The total probability, i.e. the probability for scoring at least 4 out of 5 goals, is 0,5. That means that the probability p for scoring on each penalty must be a lot bigger, and I get the equation:
$$5p^4 - 4p^5 = 0,5$$

Sorry if I'm being difficult, I just want to understand what's going on here - and if there is an easier way - because as I said, this is a fairly easy math course, intended for young students that are moving on to study languages, law, sociology and other subjects like that (not maths).

I assumed a probability of a loss being 0.5 because a win was 0.5. Since there are only two events we use the probability of the complement of the event is equal to P(Complement(A)) = 1 - P(A).

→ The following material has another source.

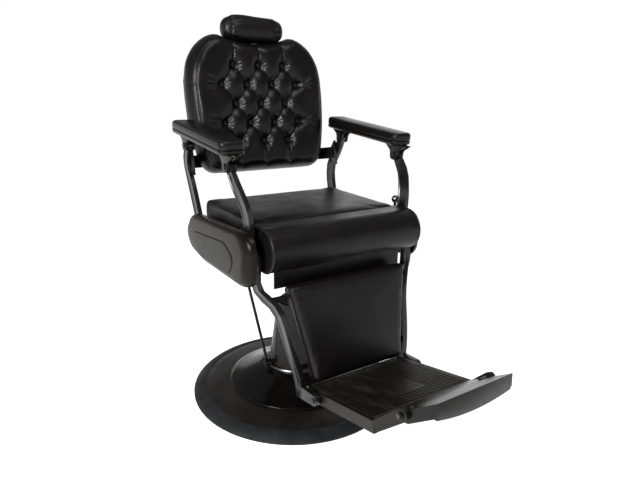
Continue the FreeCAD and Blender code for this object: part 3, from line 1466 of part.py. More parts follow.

So basically if an event says E = Winning event which is P(E) = 0.5 then a loss must be 1 - 0.5. You can do this by drawing Venn diagrams and making the univeral set equal to "1" or the "whole probability space". I would just ask your tutor about this and I'm sure they can explain it to you.

Hope that helps.

 

[Defennder]

I don't think it was mentioned anywhere that the probability of a win is 0.5. I'm assuming you treat each goal scored on a penalty kick as a 'win'. They denoted that as an unknown 'p' instead.

 

[Norway]

Yup, Defennder, that's what I was thinking too. The guy with the inequality apologized deeply, by the way, and admitted that he was very wrong there. I'm still confused, though, because as I've said numerous times now, this course has just barely introduced binomial probability, and they are currently learning about solving second degree polynomials. There is simply no way they are supposed to solve that fifth degree equation. There has to be a trick to solve it easier than to set up my fifth degree equation! - Or?

 

[Cyosis]

Not only are they not supposed to solve a quintic equation, most quintic equations are not solvable analytically, this one included. Are you allowed to use a graphical calculator during the exam? If so I would wager you are meant to use it to find the value for p numerically.
To clarify there exists no analytical solution to your problem regardless of the road you take so either you're supposed to not solve it at all or do it graphically/numerically.